As far as June 15, 2018, it just so happened we got started and got all of our companies talking together on June 15, 2012, so we just called that our start of the clock, and we were off to the races.

Steven Cherry: Well, I hope you do pull it off by your end date. It's kind of an amazing development as far as I can see, much bigger than the transition to digital television, maybe by orders of magnitude.
Daniel Berninger: The reason it's bigger is because television is not baked into the economy the way communication is. Obviously they sold a lot of flatscreens, and the consumer electronics industry did very well. The industry itself, the revenue doubled in the years leading up to the transition date. But in the case of communications, telephone calls, and just communications in general, they are baked into the economy, so we've seen great economic gains every time we get a big communication improvement, whether we're talking about the Pony Express or telegrams, telephones, or radios, etc. This is a big paradigm shift. I would say it's a once-per-century development.

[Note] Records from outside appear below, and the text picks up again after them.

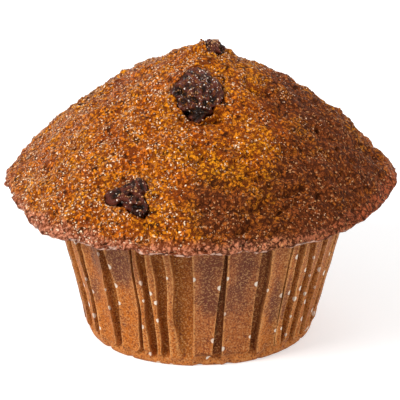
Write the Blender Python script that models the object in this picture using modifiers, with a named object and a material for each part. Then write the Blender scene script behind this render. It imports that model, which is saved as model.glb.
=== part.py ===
"""Raisin muffin: a peaked cake, three raisins sunk in its crown, and its pleated paper case.

Metres, +Z up. The origin is the middle of the flat foot of the paper case.
The front of the muffin faces -Y. Angles are in degrees round +Z, from +X.
"""

import math
import random

import bmesh
import bpy
from mathutils import Matrix, Vector, noise

# Paper case
CASE_HEIGHT = 0.0315
FOOT_RADIUS = 0.0254
WALL_SLOPE = 0.26
FOLD_DEPTH = 0.0015
PAPER_THICKNESS = 0.0003
WALL_BANDS = 2
FOOT_EDGE_HEIGHT = 0.0007
FOOT_EDGE_INSET = 0.0002
WALL_WAVER = 0.00022
WAVER_STEP = 1.7
WAVER_BAND_SHIFT = 2.1
PLEAT_SEED = 11
BACK_CREST_DEGREES = (3.0, 5.5)
BACK_GROOVE_DEGREES = (3.2, 5.2)
LAST_PLEAT_DEGREES = 352.0
FOLD_SIDE_SHARE = 0.3
FOLD_SIDE_DEGREES = 1.0
FOLD_LEAN_DEGREES = 0.5
LEAN_STEP = 2.3
FRONT_DEGREES = -90.0
# The run of pleats across the front starts this far left of it: (crest, groove) widths in degrees.
FRONT_RUN_START = -75.0
FRONT_RUN = (
    (3.2, 5.8), (6.0, 5.0), (11.0, 6.0), (8.6, 2.2), (2.7, 3.3), (2.7, 3.8), (2.7, 8.8),
    (12.0, 1.9), (13.0, 5.2), (7.3, 2.4), (2.7, 3.3), (2.7, 4.8), (3.2, 5.8), (6.0, 6.0), (4.0, 4.0),
)

# Cake
GAP = 0.00035
PEAK_HEIGHT = 0.0671
RIM_RADIUS = 0.0427
RIM_HEIGHT = 0.0356
DOME_TERMS = ((1, 0.63), (2, 0.155), (4, 0.215))
DOME_RINGS = 14
CAKE_STEPS = 80
LIP_RADIUS = 0.0007
LIP_DROP = 0.0009
UNDERSIDE_RADIUS = 0.0408
UNDERSIDE_RISE = 0.0009
UNDERSIDE_GAP = 0.0005
LUMP_SIZE = 0.0085
LUMP_HEIGHT = 0.001
RIM_STARTS = 0.4
# The overflow of the rim: (direction, width in degrees, reach).
RIM_LOBES = (
    (-176.0, 9.0, 0.0009),
    (-4.0, 10.0, 0.0010),
    (-135.0, 45.0, 0.0009),
    (-45.0, 30.0, -0.0006),
    (110.0, 25.0, 0.0007),
    (52.0, 22.0, -0.0005),
)
# Where the rim curls up: (direction, width in degrees, rise).
CURL_STARTS = 0.84
RIM_CURLS = (
    (-4.0, 16.0, 0.0014),
    (-177.0, 15.0, 0.0010),
)
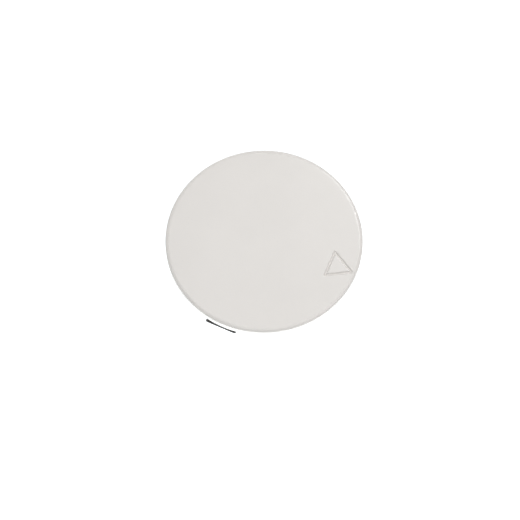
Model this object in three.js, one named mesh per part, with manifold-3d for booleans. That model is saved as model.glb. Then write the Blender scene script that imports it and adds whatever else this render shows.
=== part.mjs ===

Steven Cherry: Good luck with it. And thanks for joining us today.
Daniel Berninger: No problem. Thanks for having me.

Steven Cherry: We've been speaking with Daniel Berninger of the Voice Communication Exchange Committee about shutting down the last phone switch by June 2018.
For IEEE Spectrum's "Techwise Conversations," I'm Steven Cherry.

Announcer: Techwise Conversations is sponsored by National Instruments.

This interview was recorded 5 December 2012.